Singapore exports up by 17.6% in January on growth in non-electronics shipments

SINGAPORE exports opened the year on a strong note, with non-oil domestic exports (NODX) up by 17.6 per cent year on year in January.

The latest trade print, which exceeded private-sector analysts’ forecast of 12.4 per cent, was mainly due to shipments of non-electronics such as ship structure, specialised machinery and petrochemicals, trade agency Enterprise Singapore (ESG) said on Thursday (Feb 17).

“The latest NODX data suggest external demand is holding up and likely to continue supporting manufacturing activity this year,” said Brian Tan, an economist at Barclays. He added that Singapore’s economic recovery may lag behind North Asia but should “perform relatively well compared with the rest of South-east Asia”.

Similarly, HSBC economist Yun Liu said: “On a sequential basis, this represented NODX’s fastest growth in 11 years. While overall manufacturing growth will likely moderate in 2022 given 2021’s high base, the sector will remain a firm growth pillar.”

Electronics NODX grew by 14 per cent, compared with 13.6 per cent in the month before, while non-electronics shipments expanded by 18.6 per cent, against 19.9 per cent previously.

January’s overall NODX was a tad slower than the 18.4 per cent growth notched in December 2021, with Oxford Economics analysts Priyanka Kishore and Jung Sung-Eun commenting: “As we had expected, trade momentum has slowed at the start of 2022 after ending 2021 on a strong note due to ongoing supply side shortages and the retightening of restrictions amid the Omicron wave.”
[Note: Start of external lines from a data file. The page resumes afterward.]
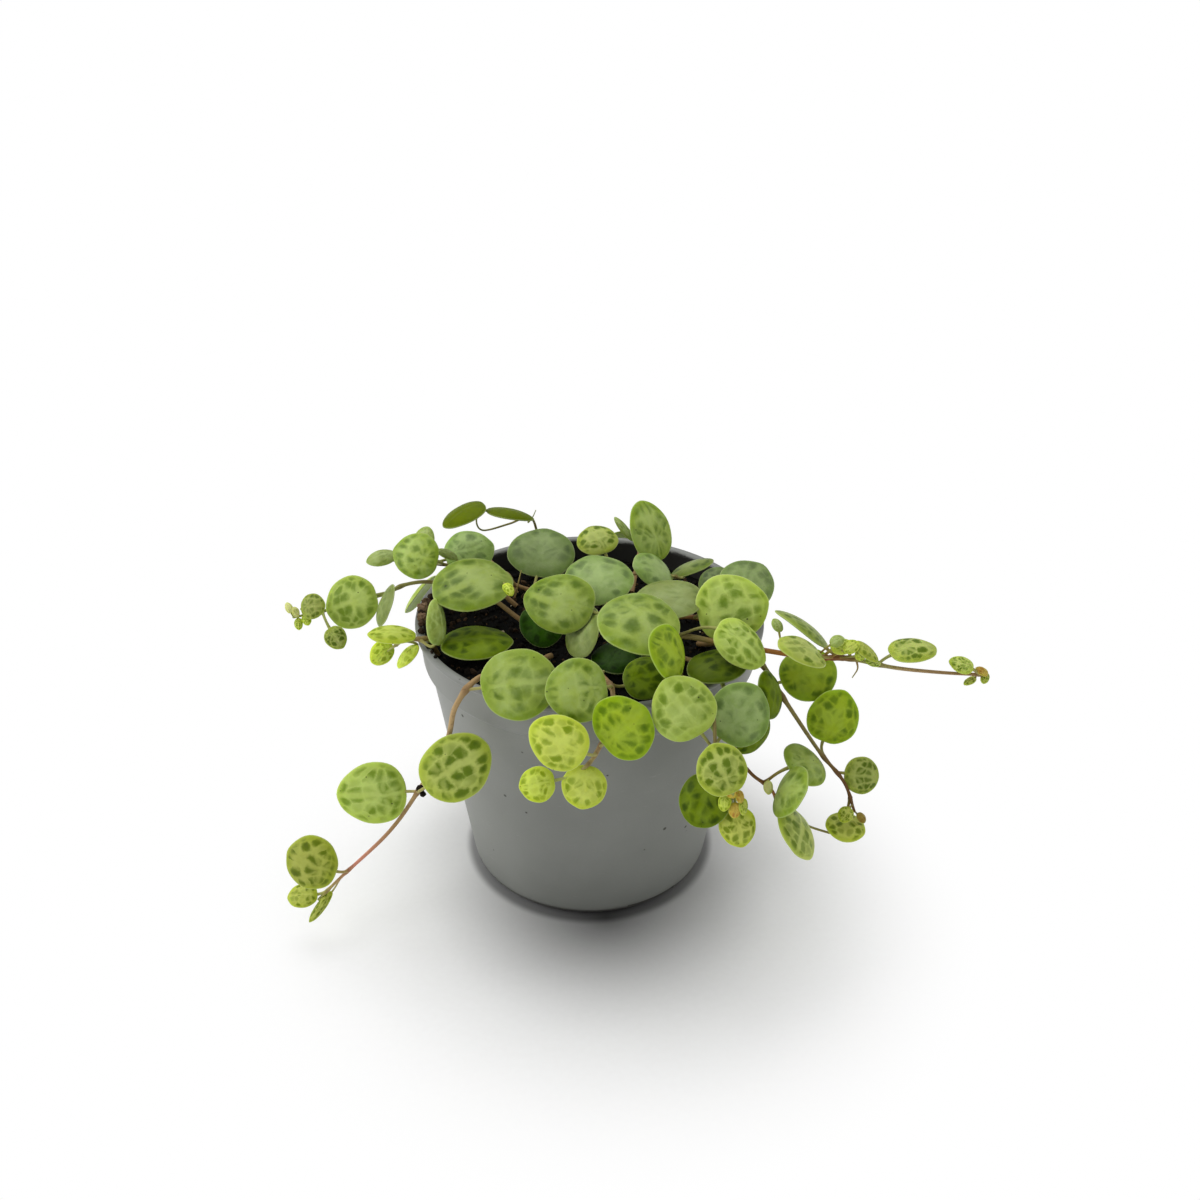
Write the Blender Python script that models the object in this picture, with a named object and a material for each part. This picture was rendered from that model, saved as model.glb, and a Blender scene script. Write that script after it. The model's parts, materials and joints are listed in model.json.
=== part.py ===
"""Potted string of turtles (Peperomia prostrata): a trailing house plant in a small nursery pot.

Units are metres, +Z is up. The origin is the centre of the pot's flat base, on the surface it stands
on, and -Y is the front. The plant is given in millimetres, turned into metres by MM.
"""
import math
from dataclasses import dataclass

import bmesh
import bpy
from mathutils import Vector

MM = 0.001
CLEARANCE = 0.3 * MM

# Pot: one thin thermoformed wall, with a rolled lip, a collar and a step below it.
POT_HEIGHT = 50 * MM
LIP_RADIUS = 30 * MM
WALL = 0.8 * MM
COLLAR_HEIGHT = 7.4 * MM
STEP = 1.0 * MM
BASE_RADIUS = 20.4 * MM
HEEL_RADIUS = 22.3 * MM
HEEL_HEIGHT = 3.2 * MM
FLOOR = 1.2 * MM
POT_SIDES = 40

# Drainage: arched notches in the heel and round holes in the floor.
NOTCH_ANGLES = (-59, 61, 181)
NOTCH_WIDTH = 12.3 * MM
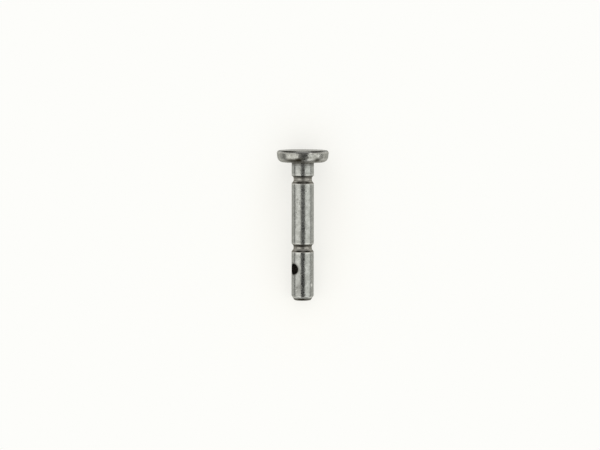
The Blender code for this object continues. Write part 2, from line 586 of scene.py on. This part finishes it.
# The five finishes of the one piece of steel. Colours are sRGB, sizes are mm, and the heights of
# what stands out or is cut in are thousandths of a mm. Real drawing lines are about 0.03 mm apart
# and a tool leaves a ring every 0.05 to 0.1 mm. Both are too fine to show in a picture of the
# whole pin, so markPitch draws them two to four times as coarse, and the grain with them.

# Cold drawn low carbon steel, tumbled in stone: satin grey, clouded, with soft dents and pits; its
# dark colour also paints the shade below the head, along the sides and round the hole
drawnSteel = {
    "name": "coldDrawnSteel",
    "bright": "#a9aaa6", "dull": "#979893", "rubbedAndHighlight": "#cfcfca", "grimeAndShade": "#45413a",
    "rim": "#cfcfcd",
    "cloudSize": 1.3, "speckleSize": 0.22, "speckle": 0.16,
    "pitSpacing": 1.5, "pitSize": 0.13, "pitDepth": 14.0,
    "roughness": (0.22, 0.32),
    "peelSize": 1.15, "peelHeight": 42.0, "grainSize": 0.26, "grainHeight": 3.0,
    "marks": "drawn", "markPitch": 0.11, "markHeight": 1.8,
}

# The same bar cut with a form tool: fine rings, duller, with a warm film of old cutting oil; its
# dark colour also paints the shade on the groove's walls and lips
turnedGroove = {
    "name": "formTurnedSteel",
    "bright": "#a5a39c", "dull": "#8f8c85", "rubbedAndHighlight": "#cfcdc6", "grimeAndShade": "#2e2b25",
    "rim": "#c4c3be",
    "cloudSize": 0.9, "speckleSize": 0.2, "speckle": 0.2,
    "pitSpacing": 1.6, "pitSize": 0.1, "pitDepth": 8.0,
    "roughness": (0.28, 0.40),
    "peelSize": 0.8, "peelHeight": 18.0, "grainSize": 0.22, "grainHeight": 4.0,
    "marks": "turned", "markPitch": 0.13, "markHeight": 7.0,
}

# Cold headed in a die: the skin is mottled and lumpy; its dark colour paints the shade in the
# hollows, under the head and on the shoulder
headedSteel = {
    "name": "coldHeadedSteel",
    "bright": "#aaaaa4", "dull": "#91908a", "rubbedAndHighlight": "#d8d7d2", "grimeAndShade": "#3a362c",
    "rim": "#cfcfcd",
    "cloudSize": 1.0, "speckleSize": 0.24, "speckle": 0.2,
    "pitSpacing": 1.1, "pitSize": 0.15, "pitDepth": 20.0,
    "roughness": (0.22, 0.36),
    "peelSize": 1.05, "peelHeight": 58.0, "grainSize": 0.32, "grainHeight": 6.0,
    "marks": "drawn", "markPitch": 0.2, "markHeight": 3.0,
}

# Faced and bevelled in the lathe: rings out to the edge, a little cleaner than the grooves
turnedTip = {
    "name": "facedSteel",
    "bright": "#a6a7a2", "dull": "#90908b", "rubbedAndHighlight": "#cdcdc8", "grimeAndShade": "#403c33",
    "rim": "#cfcfcd",
    "cloudSize": 1.0, "speckleSize": 0.2, "speckle": 0.16,
    "pitSpacing": 1.5, "pitSize": 0.12, "pitDepth": 10.0,
    "roughness": (0.25, 0.34),
    "peelSize": 0.8, "peelHeight": 16.0, "grainSize": 0.22, "grainHeight": 4.0,
    "marks": "turned", "markPitch": 0.16, "markHeight": 5.0,
}

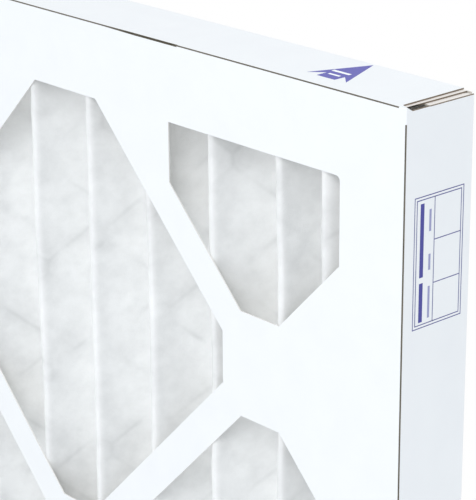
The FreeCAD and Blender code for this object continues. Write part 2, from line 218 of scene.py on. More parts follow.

They noted that the pick-up in NODX was offset by weaker re-exports and a slowdown in imports, but added that export momentum should improve in the second half of 2022, as global supply chain disruptions ease gradually and demand rises in South-east Asia.

“Sustained global demand for semiconductors should also underpin both industrial production and manufacturing exports, though at a more moderate pace following the strong outturn last year,” they wrote.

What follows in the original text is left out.